**Problem details**
The data below must be copied in full and without any change.

***

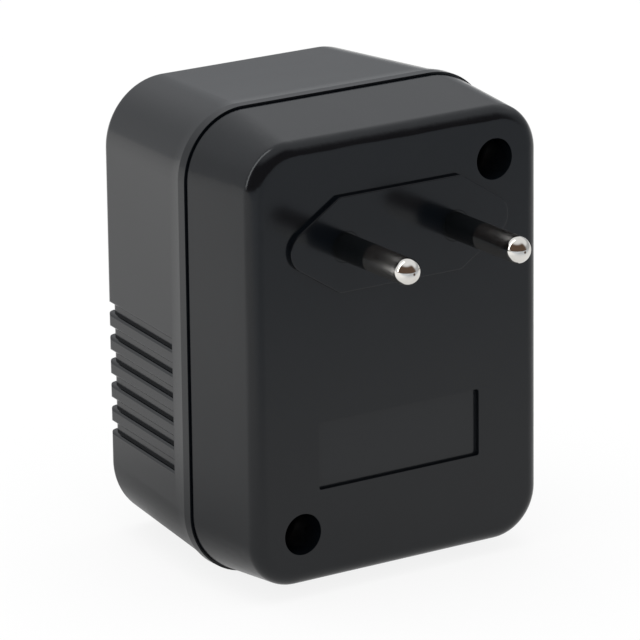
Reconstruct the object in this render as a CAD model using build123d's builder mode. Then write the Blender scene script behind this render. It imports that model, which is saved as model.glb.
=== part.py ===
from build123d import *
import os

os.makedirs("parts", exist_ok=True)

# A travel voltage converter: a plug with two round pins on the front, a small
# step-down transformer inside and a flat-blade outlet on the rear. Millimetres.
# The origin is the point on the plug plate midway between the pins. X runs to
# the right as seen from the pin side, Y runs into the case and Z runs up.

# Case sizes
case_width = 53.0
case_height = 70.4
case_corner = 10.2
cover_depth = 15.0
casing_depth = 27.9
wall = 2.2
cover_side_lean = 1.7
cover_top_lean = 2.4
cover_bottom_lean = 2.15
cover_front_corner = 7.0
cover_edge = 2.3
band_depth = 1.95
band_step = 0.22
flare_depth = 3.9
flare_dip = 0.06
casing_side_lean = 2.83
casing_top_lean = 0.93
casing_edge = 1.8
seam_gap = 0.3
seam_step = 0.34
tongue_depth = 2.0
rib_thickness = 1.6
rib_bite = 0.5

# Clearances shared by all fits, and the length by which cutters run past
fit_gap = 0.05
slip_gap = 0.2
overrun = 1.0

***

**Correct response**
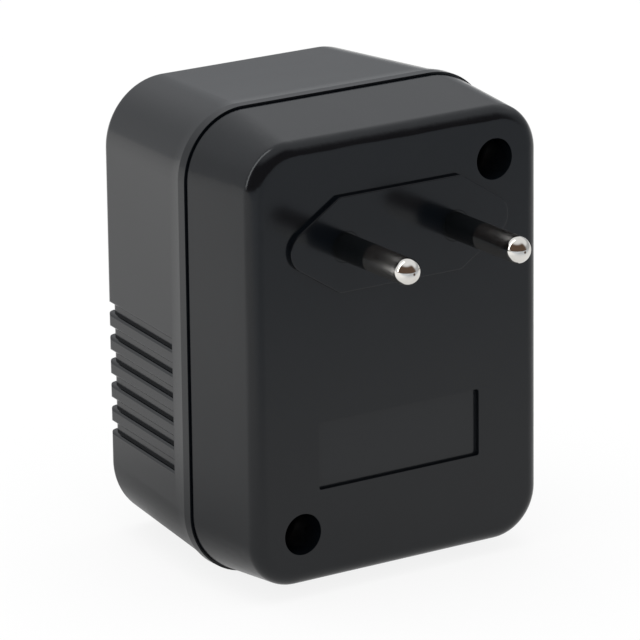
Reconstruct the object in this render as a CAD model using build123d's builder mode. Then write the Blender scene script behind this render. It imports that model, which is saved as model.glb.
=== part.py ===
from build123d import *
import os

os.makedirs("parts", exist_ok=True)

# A travel voltage converter: a plug with two round pins on the front, a small
# step-down transformer inside and a flat-blade outlet on the rear. Millimetres.
# The origin is the point on the plug plate midway between the pins. X runs to
# the right as seen from the pin side, Y runs into the case and Z runs up.

# Case sizes
case_width = 53.0
case_height = 70.4
case_corner = 10.2
cover_depth = 15.0
casing_depth = 27.9
wall = 2.2
cover_side_lean = 1.7
cover_top_lean = 2.4
cover_bottom_lean = 2.15
cover_front_corner = 7.0
cover_edge = 2.3
band_depth = 1.95
band_step = 0.22
flare_depth = 3.9
flare_dip = 0.06
casing_side_lean = 2.83
casing_top_lean = 0.93
casing_edge = 1.8
seam_gap = 0.3
seam_step = 0.34
tongue_depth = 2.0
rib_thickness = 1.6
rib_bite = 0.5

# Clearances shared by all fits, and the length by which cutters run past
fit_gap = 0.05
slip_gap = 0.2
overrun = 1.0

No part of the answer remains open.